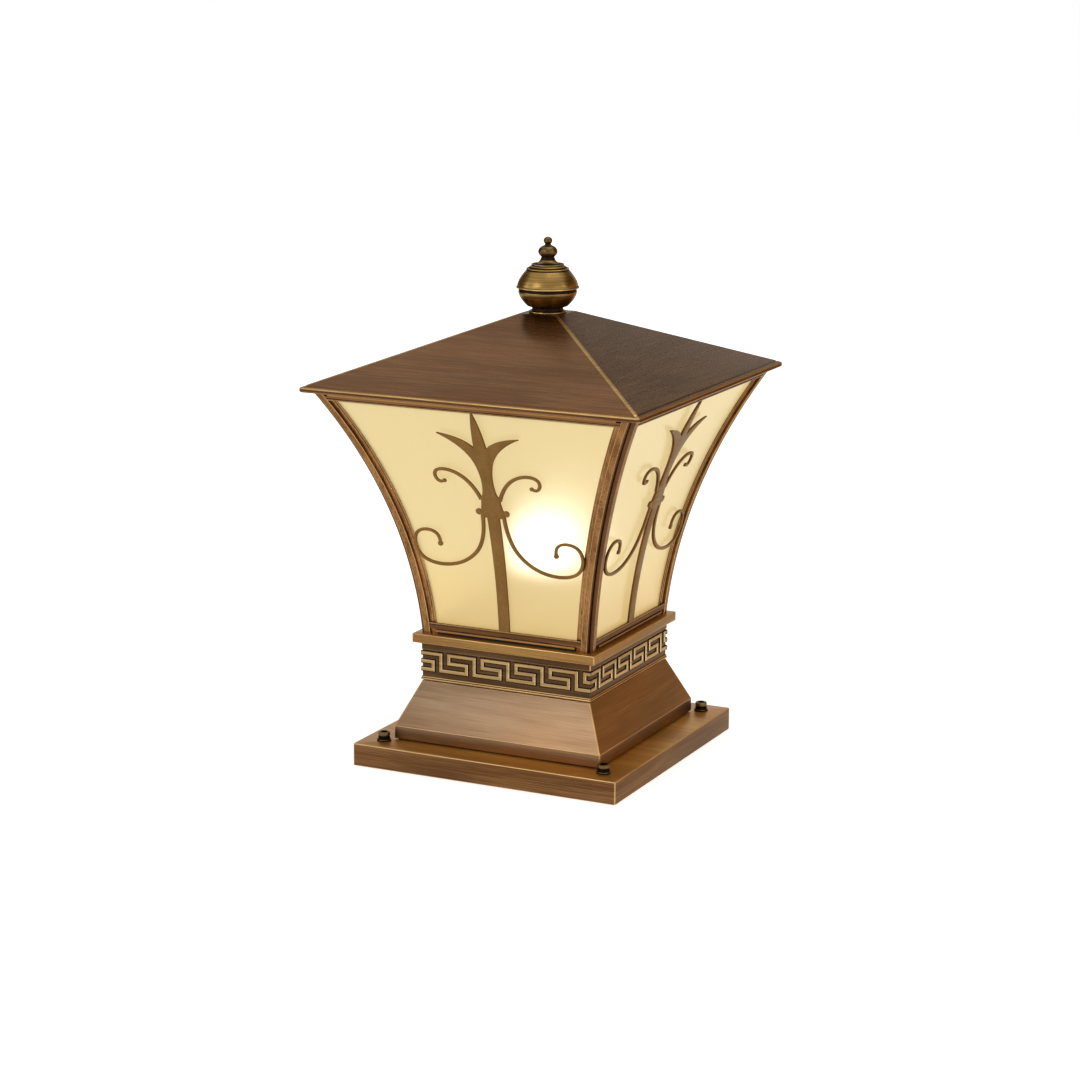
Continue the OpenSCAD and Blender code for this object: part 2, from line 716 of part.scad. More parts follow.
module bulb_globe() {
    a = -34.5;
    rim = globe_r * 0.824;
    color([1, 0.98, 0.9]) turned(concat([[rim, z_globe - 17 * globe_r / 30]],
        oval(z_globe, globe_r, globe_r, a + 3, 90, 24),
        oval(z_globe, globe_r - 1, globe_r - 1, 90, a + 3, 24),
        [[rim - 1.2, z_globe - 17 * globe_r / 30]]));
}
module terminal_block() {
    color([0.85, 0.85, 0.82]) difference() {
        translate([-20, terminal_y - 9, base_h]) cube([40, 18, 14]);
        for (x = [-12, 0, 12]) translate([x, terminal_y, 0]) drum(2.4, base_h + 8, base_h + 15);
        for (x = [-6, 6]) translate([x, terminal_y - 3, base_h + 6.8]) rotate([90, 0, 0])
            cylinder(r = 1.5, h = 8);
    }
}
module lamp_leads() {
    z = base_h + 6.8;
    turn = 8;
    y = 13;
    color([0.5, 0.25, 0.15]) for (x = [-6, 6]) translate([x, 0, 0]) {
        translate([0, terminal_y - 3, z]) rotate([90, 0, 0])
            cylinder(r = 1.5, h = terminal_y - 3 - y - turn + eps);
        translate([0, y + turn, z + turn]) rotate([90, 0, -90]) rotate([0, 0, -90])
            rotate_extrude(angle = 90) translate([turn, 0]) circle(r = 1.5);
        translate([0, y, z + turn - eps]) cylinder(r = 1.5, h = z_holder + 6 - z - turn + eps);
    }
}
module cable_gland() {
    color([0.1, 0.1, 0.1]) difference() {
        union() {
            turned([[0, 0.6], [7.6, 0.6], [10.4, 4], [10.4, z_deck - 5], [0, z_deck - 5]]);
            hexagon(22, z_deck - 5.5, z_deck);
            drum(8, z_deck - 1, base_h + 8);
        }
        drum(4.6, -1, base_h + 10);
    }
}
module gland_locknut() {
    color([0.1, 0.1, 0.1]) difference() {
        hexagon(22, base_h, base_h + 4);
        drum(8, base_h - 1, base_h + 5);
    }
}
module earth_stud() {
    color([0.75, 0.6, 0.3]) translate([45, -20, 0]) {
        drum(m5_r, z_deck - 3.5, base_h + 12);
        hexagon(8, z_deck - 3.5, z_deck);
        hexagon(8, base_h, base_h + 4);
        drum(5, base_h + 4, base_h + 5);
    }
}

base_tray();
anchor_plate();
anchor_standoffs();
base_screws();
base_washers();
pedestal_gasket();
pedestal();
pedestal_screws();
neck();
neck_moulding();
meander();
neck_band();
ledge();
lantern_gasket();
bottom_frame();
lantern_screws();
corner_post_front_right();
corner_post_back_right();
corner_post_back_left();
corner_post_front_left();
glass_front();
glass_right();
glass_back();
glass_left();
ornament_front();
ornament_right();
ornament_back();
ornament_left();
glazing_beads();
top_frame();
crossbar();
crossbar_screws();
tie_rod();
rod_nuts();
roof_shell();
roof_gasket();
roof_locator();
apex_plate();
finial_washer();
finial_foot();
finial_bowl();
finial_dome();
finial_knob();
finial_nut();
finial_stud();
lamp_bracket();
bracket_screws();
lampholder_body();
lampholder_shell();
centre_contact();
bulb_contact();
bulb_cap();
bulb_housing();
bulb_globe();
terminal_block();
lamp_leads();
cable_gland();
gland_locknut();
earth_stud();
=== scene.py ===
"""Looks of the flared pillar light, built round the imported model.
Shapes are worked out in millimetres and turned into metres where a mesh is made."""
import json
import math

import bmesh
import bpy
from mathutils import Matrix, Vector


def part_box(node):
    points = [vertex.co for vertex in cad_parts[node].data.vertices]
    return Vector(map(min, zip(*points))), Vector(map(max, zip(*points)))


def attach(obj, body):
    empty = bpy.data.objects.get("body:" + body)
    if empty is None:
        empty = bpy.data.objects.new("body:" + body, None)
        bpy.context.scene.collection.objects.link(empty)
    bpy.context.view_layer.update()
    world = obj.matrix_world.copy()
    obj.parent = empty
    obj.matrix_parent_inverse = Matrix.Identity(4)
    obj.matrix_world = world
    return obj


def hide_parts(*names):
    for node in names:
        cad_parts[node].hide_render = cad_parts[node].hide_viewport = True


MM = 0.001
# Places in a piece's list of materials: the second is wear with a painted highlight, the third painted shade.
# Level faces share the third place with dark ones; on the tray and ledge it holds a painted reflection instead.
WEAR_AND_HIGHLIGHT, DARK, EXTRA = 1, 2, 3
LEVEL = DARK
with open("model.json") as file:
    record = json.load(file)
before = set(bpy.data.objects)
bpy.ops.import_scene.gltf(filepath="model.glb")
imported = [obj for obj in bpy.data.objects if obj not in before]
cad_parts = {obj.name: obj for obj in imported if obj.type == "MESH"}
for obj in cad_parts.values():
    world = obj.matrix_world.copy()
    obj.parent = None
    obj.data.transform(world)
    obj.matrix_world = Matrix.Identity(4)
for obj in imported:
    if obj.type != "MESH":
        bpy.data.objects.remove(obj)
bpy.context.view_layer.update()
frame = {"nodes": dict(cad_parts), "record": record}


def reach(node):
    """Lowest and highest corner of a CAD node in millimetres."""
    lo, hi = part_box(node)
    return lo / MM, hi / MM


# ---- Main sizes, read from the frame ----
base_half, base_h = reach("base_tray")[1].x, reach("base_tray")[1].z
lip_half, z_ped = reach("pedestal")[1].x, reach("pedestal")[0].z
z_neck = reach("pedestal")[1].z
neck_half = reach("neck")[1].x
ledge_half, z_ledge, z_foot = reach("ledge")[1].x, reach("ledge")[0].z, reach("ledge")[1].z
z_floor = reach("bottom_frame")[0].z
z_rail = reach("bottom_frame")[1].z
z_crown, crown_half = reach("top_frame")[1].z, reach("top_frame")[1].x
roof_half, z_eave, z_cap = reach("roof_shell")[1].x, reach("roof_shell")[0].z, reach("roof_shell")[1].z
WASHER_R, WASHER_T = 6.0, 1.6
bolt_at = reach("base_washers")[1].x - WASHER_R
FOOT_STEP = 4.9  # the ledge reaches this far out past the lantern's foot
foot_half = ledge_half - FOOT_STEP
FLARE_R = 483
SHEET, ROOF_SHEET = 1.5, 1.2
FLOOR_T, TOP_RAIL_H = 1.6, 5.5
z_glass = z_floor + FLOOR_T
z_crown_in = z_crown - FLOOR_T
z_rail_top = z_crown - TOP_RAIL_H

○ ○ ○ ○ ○

**YOUR GOAL**
Nothing but the lines from the one with "base_tray();" to the one with "bpy.context.scene.collection.objects.link(empty)" should be echoed, both of them included, exactly as written.

**SOLUTION BELOW**
base_tray();
anchor_plate();
anchor_standoffs();
base_screws();
base_washers();
pedestal_gasket();
pedestal();
pedestal_screws();
neck();
neck_moulding();
meander();
neck_band();
ledge();
lantern_gasket();
bottom_frame();
lantern_screws();
corner_post_front_right();
corner_post_back_right();
corner_post_back_left();
corner_post_front_left();
glass_front();
glass_right();
glass_back();
glass_left();
ornament_front();
ornament_right();
ornament_back();
ornament_left();
glazing_beads();
top_frame();
crossbar();
crossbar_screws();
tie_rod();
rod_nuts();
roof_shell();
roof_gasket();
roof_locator();
apex_plate();
finial_washer();
finial_foot();
finial_bowl();
finial_dome();
finial_knob();
finial_nut();
finial_stud();
lamp_bracket();
bracket_screws();
lampholder_body();
lampholder_shell();
centre_contact();
bulb_contact();
bulb_cap();
bulb_housing();
bulb_globe();
terminal_block();
lamp_leads();
cable_gland();
gland_locknut();
earth_stud();
=== scene.py ===
"""Looks of the flared pillar light, built round the imported model.
Shapes are worked out in millimetres and turned into metres where a mesh is made."""
import json
import math

import bmesh
import bpy
from mathutils import Matrix, Vector


def part_box(node):
    points = [vertex.co for vertex in cad_parts[node].data.vertices]
    return Vector(map(min, zip(*points))), Vector(map(max, zip(*points)))


def attach(obj, body):
    empty = bpy.data.objects.get("body:" + body)
    if empty is None:
        empty = bpy.data.objects.new("body:" + body, None)
        bpy.context.scene.collection.objects.link(empty)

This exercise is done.